Adrian Smith August 13, 2010 at 18:34

Hi Jamie
This is very interesting and I wish you good luck with your project. I will add your blog to my Blogroll.
Looking forward to hearing how you get on

Kind regards
Adrian

Laura Cunningham October 11, 2010 at 07:14

Fascinating article. modern jewellery seems to me to be so uniformly perfect that it seems mostly cold and characterless. Looking forward to seeing some of your creations.
LauraC
Australia

Jamie Hall October 11, 2010 at 10:38

Hi Laura. I’ve just taken up an artist’s residency at Loughborough University, where I’ll be researching and making using archiac techniques. Watch this space over the next 6 months – a lot will be happening.

Tamizan January 6, 2011 at 15:31

Fascinating stuff.
Check out http://www.societyofjewelleryhistorians.ac.uk/default.htm
although maybe too modern for you!
and also Andrea Cognetti : http://www.akelo.it/
who is a master of granulation and is interested in Etruscan jewellery.

James Eason April 22, 2011 at 17:03

It’s exciting to find works like this. I myself was wondering the other day how to make tin sheets and this has given me some ideas. Thanks for sharing.

James/Cedric

Jamie Hall April 22, 2011 at 18:46

Hi James. I’ve not done any experimenting with tin – do let me know how it goes. I like the look of your site. I’ve tweeted it (you can follow me @primitivemethod if you are on Twitter).
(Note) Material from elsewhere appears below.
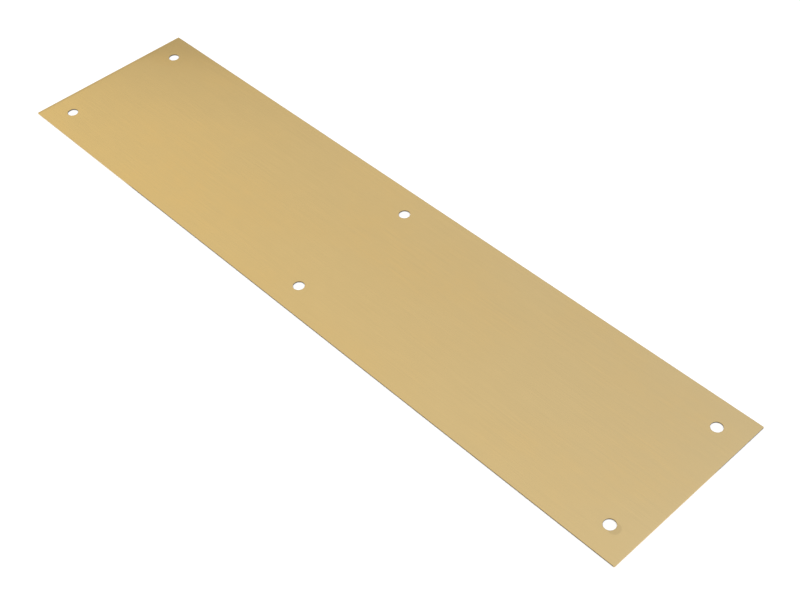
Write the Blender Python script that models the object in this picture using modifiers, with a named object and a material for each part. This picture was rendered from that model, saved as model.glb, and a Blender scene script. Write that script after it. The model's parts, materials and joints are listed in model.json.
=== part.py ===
"""Kick plate: one flat rectangular brass sheet with plain round screw holes.

The plate lies on its back. The origin is the centre of the back face, +X runs along the
length, +Y across the width towards the edge that is uppermost on a door, and +Z points out
of the front face. Sizes are in metres.
"""

import math

import bmesh
import bpy
from mathutils import Vector

# The sheet
PLATE_LENGTH = 0.8636
PLATE_WIDTH = 0.2032
SHEET_THICKNESS = 0.0016
CORNER_RADIUS = 0.0008
CORNER_SEGMENTS = 4

# The arris that deburring leaves on the outline and on each hole, front and back
ARRIS_RADIUS = 0.0002
ARRIS_SEGMENTS = 2

# The screw holes: a grid set in from the two ends and from the two long sides
HOLE_DIAMETER = 0.0120
HOLE_SEGMENTS = 48
HOLE_INSET_FROM_END = 0.0295
HOLE_INSET_FROM_SIDE = 0.0290
HOLES_ALONG_LENGTH = 3
HOLES_ACROSS_WIDTH = 2

# How far a punch stands clear of each face of the sheet
PUNCH_OVERRUN = 0.002

# A bevel profile of one half is a quarter circle
ROUND_PROFILE = 0.5

SHARP_ANGLE = math.radians(40.0)

BRASS_COLOUR = (0.63, 0.47, 0.21, 1.0)
BRASS_ROUGHNESS = 0.12


def clear_scene():
    """Remove every object that the file opened with."""
    for existing in list(bpy.data.objects):
        bpy.data.objects.remove(existing, do_unlink=True)


def new_collection(name):
    """Make a collection and link it to the scene."""
    collection = bpy.data.collections.new(name)
    bpy.context.scene.collection.children.link(collection)
    return collection


def brass_material():
    """Satin brass."""
    material = bpy.data.materials.new("satin_brass")
    material.use_nodes = True
    shader = material.node_tree.nodes["Principled BSDF"]
    shader.inputs["Base Color"].default_value = BRASS_COLOUR
    shader.inputs["Metallic"].default_value = 1.0
    shader.inputs["Roughness"].default_value = BRASS_ROUGHNESS
    return material


def object_from_bmesh(name, shape, collection):
    """Turn a finished bmesh into a named object in a collection."""
    mesh = bpy.data.meshes.new(name)
    shape.to_mesh(mesh)
    shape.free()
    made = bpy.data.objects.new(name, mesh)
    collection.objects.link(made)
    return made


def upright_edges(shape):
    """The edges that run along Z."""
    found = []
    for edge in shape.edges:
        run = edge.verts[1].co - edge.verts[0].co
        if abs(run.normalized().z) > math.cos(SHARP_ANGLE):
            found.append(edge)
    return found


def make_blank(collection):
    """The sheared sheet, back face on z = 0, with its four corners just dubbed off."""
    shape = bmesh.new()
    bmesh.ops.create_cube(shape, size=1.0)
    bmesh.ops.scale(shape, vec=(PLATE_LENGTH, PLATE_WIDTH, SHEET_THICKNESS), verts=shape.verts)
    bmesh.ops.translate(shape, vec=(0.0, 0.0, SHEET_THICKNESS / 2.0), verts=shape.verts)
    bmesh.ops.bevel(
        shape,
        geom=upright_edges(shape),
        offset=CORNER_RADIUS,
        segments=CORNER_SEGMENTS,
        profile=ROUND_PROFILE,
        affect="EDGES",
    )
    return object_from_bmesh("kick_plate", shape, collection)


def spread(inset, extent, count):
    """Evenly spaced places across an extent centred on zero, the outer two set in by inset."""
    places = round(count)
    if places == 1:
        return [0.0]
    first = inset - extent / 2.0
    pitch = (extent - 2.0 * inset) / (places - 1)
    return [first + index * pitch for index in range(places)]


def hole_centres():
    """The centre of each hole at mid thickness."""
    columns = spread(HOLE_INSET_FROM_END, PLATE_LENGTH, HOLES_ALONG_LENGTH)
    rows = spread(HOLE_INSET_FROM_SIDE, PLATE_WIDTH, HOLES_ACROSS_WIDTH)
    return [Vector((x, y, SHEET_THICKNESS / 2.0)) for x in columns for y in rows]


def make_punch(index, centre, collection):
    """A plain round punch that runs past both faces of the sheet."""
    shape = bmesh.new()
    bmesh.ops.create_cone(
        shape,
        cap_ends=True,
        segments=HOLE_SEGMENTS,
        radius1=HOLE_DIAMETER / 2.0,
        radius2=HOLE_DIAMETER / 2.0,
        depth=SHEET_THICKNESS + 2.0 * PUNCH_OVERRUN,
    )
    punch = object_from_bmesh(f"punch_{index}", shape, collection)
    punch.location = centre
    punch.hide_render = True
    punch.display_type = "WIRE"
    return punch


def cut_holes(plate, punches):
    """Cut every hole at once with the collection of punches."""
    cut = plate.modifiers.new("screw_holes", "BOOLEAN")
    cut.operation = "DIFFERENCE"
    cut.solver = "EXACT"
    cut.operand_type = "COLLECTION"
    cut.collection = punches


def ease_arrises(plate):
    """Round the sharp edges of the outline and of the holes, on both faces."""
    ease = plate.modifiers.new("eased_arrises", "BEVEL")
    ease.limit_method = "ANGLE"
    ease.angle_limit = SHARP_ANGLE
    ease.width = ARRIS_RADIUS
    ease.segments = ARRIS_SEGMENTS
    ease.profile = ROUND_PROFILE
    ease.loop_slide = False


def make_kick_plate(collection, punches):
    """The finished plate."""
    plate = make_blank(collection)
    for index, centre in enumerate(hole_centres(), start=1):
        make_punch(index, centre, punches)
    cut_holes(plate, punches)
    ease_arrises(plate)
    plate.data.materials.append(brass_material())
    plate.data.shade_smooth()
    plate.data.set_sharp_from_angle(angle=SHARP_ANGLE)
    return plate


def main():
    clear_scene()
    parts = new_collection("kick_plate")
    punches = new_collection("cutters")
    make_kick_plate(parts, punches)


main()
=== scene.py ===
"""Kick plate: the finish of one satin brass sheet with plain round screw holes, and its stage.

The plate lies on its back: +X runs along its length, +Y across its width and +Z out of the
front face. Everything is in metres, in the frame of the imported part.
"""

import json
import math

import bmesh
import bpy
from bpy.props import (
    FloatProperty,
    FloatVectorProperty,
    IntProperty,
    PointerProperty,
)
from bpy.types import Operator, Panel, PropertyGroup
from mathutils import Matrix, Vector


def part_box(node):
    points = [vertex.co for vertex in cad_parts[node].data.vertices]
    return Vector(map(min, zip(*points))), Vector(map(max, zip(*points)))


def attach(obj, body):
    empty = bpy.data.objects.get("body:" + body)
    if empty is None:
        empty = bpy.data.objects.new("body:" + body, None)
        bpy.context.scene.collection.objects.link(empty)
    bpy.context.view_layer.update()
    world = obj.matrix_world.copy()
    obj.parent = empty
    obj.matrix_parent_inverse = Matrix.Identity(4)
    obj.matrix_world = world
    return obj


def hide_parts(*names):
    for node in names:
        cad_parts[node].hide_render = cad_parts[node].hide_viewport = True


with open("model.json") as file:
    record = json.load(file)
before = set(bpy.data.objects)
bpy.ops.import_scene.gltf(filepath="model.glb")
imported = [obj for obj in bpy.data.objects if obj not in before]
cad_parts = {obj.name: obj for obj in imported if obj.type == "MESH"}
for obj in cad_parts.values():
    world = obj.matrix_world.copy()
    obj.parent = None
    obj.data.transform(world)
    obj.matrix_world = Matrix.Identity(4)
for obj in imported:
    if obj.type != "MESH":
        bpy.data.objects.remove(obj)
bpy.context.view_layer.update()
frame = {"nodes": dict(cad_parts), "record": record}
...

If my work is interesting to you, I’m sure we can arrange something if I start filming some of my work.

mike kersley May 13, 2011 at 09:33

Hi Jamie

I thought that you would be interested to know that there is a wealth of free to download PDF versions of old text books on the metal arts [including fred holmes engraving], design and design methods at http://www.archive.org.

good luck

mike
hertfordshire uk

jamiehall May 18, 2011 at 18:14

Thanks Mike. I’ve had a look on there before, but it’s always good to have specific authors to search for. There’s so much, it can be hard to know what’s worth downloading and printing!

David Wendelken May 29, 2011 at 05:22

Hi!

Thanks for sharing your info with us all.
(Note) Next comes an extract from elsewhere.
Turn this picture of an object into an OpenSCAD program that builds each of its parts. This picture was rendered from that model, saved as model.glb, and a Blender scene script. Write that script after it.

My wife and I are putting together a website for those who are interested in medieval crafts. We’re focusing on metalwork and pottery first, with other crafts as they are needed to support those.

We’re starting off with an annotated bibliography for pottery and metal plus a list of resources for training, tools and materials. After those are up and running, we’ll start loading up How-To articles and annotated photos of museum pieces or our own work.

I hope you’ll drop by now and again.

I’ve taken your idea of a skills diagram and another idea the Precious Metal Clay folks did on certification. Part of each skill definition will include skill tests and evaluation criteria for success. That way, people will know how well they are doing. But we aren’t charging for the test criteria. :)

jamiehall May 29, 2011 at 07:14

David, I’ve looked for an email address for you, but couldn’t find one on your website. Please can you email me: primitive(dot)method(at)yahoo(dot)com

We can have a decent talk about how we can help one another.

Maria Whetman February 28, 2014 at 12:09

Hi Jamie,
Do you have any of those giant A0 flowchart posters I could buy from you? I’d love to put one up in the workshop where I teach. I’m also currently doing some work for my Masters sourcing leftover surface and alluvial cassiterite from my local environment, refining and smelting it into Tin stock to work into jewellery / objects, I have been visiting life-long experts in Cornwall who have been teaching me ‘the old ways’, so your own website about historical working techniques is also very interesting to me.
Great work and great site, I look forward to looking at it more now that I have subscribed.
Regards,
Maria.

paul heyfron August 21, 2014 at 22:07

Hi jamie i have found an item of jewellery which i am having trouble identifying it appears to be gold with twisted gold string
which led me to your article about wire making in the staffordshire hoard. This helped me understand how it had been made I have handed it to museum but they seemed as lost as me to what century it had been made in due to the design pattern. Is there any chance I could email you a photo for your view please. The item has been damaged and some of the gold string has come away and its very symmetric in design.